To have the government dictate religious belief seems akin to going to the doctor to have your car tuned up. Religion might have something to say about governing such as providing leadership principals, ethics, philosophical grounds for laws etc, but the government doesn’t have any jurisdiction dictating religion. It is precisely because religion had something to say that the government was given this restriction. Jefferson wrote so eloquently that we are “endowed by our Creator with certain unalienable rights, and among these; life, liberty and the pursuit of happiness.” Thus, the Founders believed, our freedom is inextricably tied to our God given unalienable right to liberty and thus the government of America limited itself to make no law regarding the establishment of religion.

I am grateful to live in a nation that values the market place of ideas. I am glad that people don’t have to believe the way their government institutes and that we are free to believe in accordance with our own reason and faith as we choose whether that be Christianity, Islam, Buddhism, Atheists, Agnostic, or in Flying Spaghetti Monsters.
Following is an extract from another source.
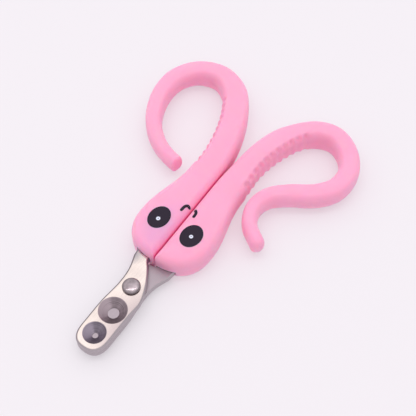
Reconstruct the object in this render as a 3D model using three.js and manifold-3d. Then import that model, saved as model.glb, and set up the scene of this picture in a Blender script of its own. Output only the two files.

Certainly there are beliefs that are better for a society than another, but a free society is better than one whose beliefs are forced.

As a Christian, it would be unethical for me to support a nation that dictates everyone be Christian. I will stand for the freedom of others of other worldviews just as quickly as I would stand for Christians to enjoy this freedom. God gave us the freedom from the beginning of time to choose our own path and it’s not for me to impose restrictions on humanity God did not impose in all His wisdom and power. True love is only known through freedom, I wouldn’t want a world where love couldn’t be fully experienced.